Curran has served as interim chief since Gregg Jarvies retired as chief in April after 30 years with the department.

Former Fayetteville Police Chief Tom McCarthy was initially picked to lead the department but was unable to start on the job in June because of health reasons. So, the town reopened the application process.

A native of Hornell, N.Y., Curran served in the U.S. Navy for five years before coming to Chapel Hill. He has a bachelor's degree in history from the College of the Holy Cross in Worcester, Mass., earned an Administrative Officers Management Program certificate from North Carolina State University in 2004 and last year attended the FBI National Academy in Quantico, Va.

He has held numerous positions with the Chapel Hill Police Department, including public safety officer, juvenile officer, patrol sergeant, detective, narcotics squad leader and Northside neighborhood squad leader.

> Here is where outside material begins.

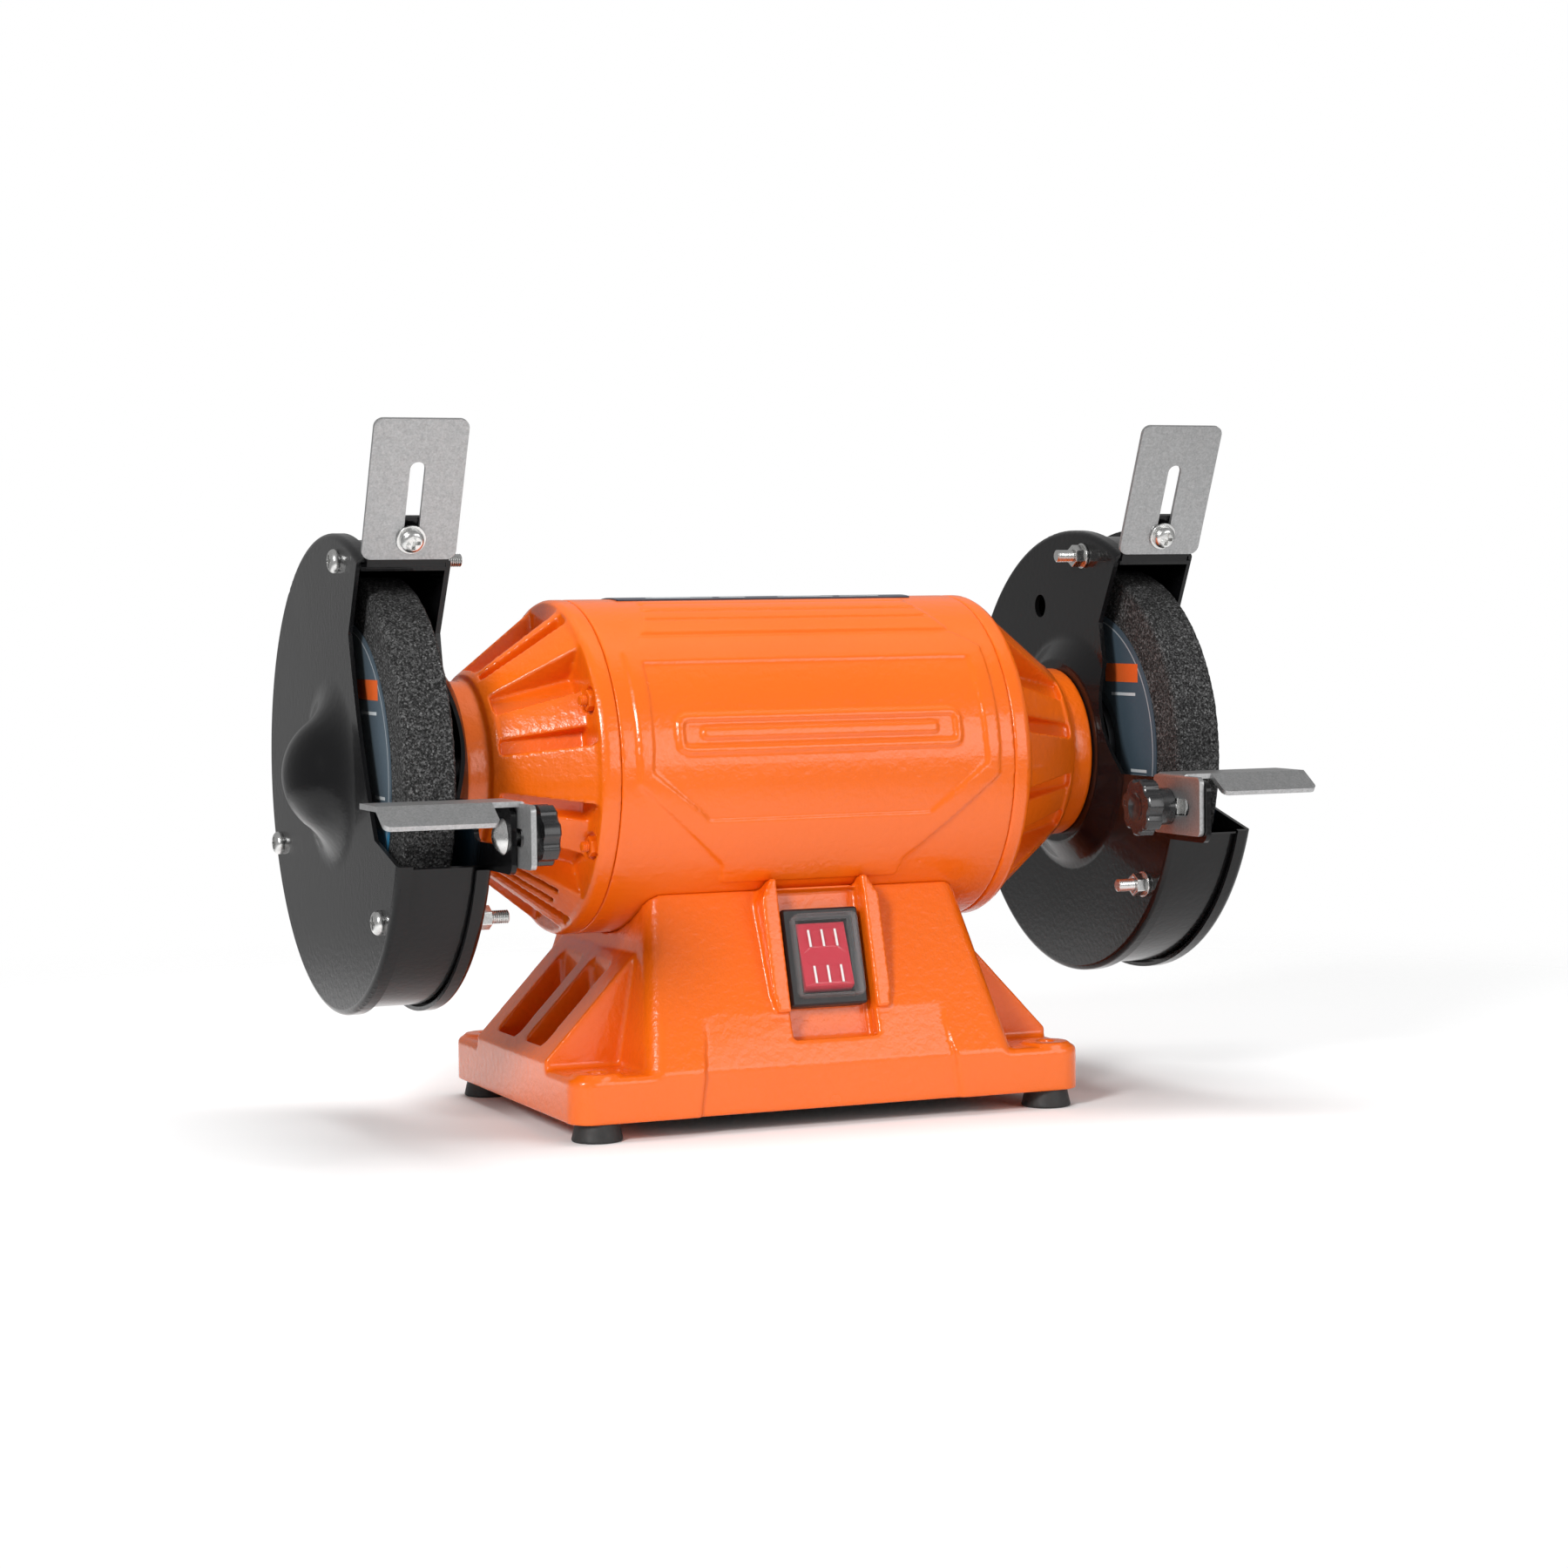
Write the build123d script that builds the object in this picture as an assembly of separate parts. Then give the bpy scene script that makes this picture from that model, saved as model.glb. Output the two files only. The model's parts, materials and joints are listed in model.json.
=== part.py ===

"I plan to continue the great work that the men and women of the Chapel Hill Police Department have been performing for the town for years," he said in the statement. "I am also looking forward to working with the manager and his staff, as well as with members of the Chapel Hill community."

Curran will be responsible for assessing the department, creating a leadership development program and a diverse command and supervisory structure, expanding community policing efforts and taking the lead in finding solutions to community issues, Stancil said.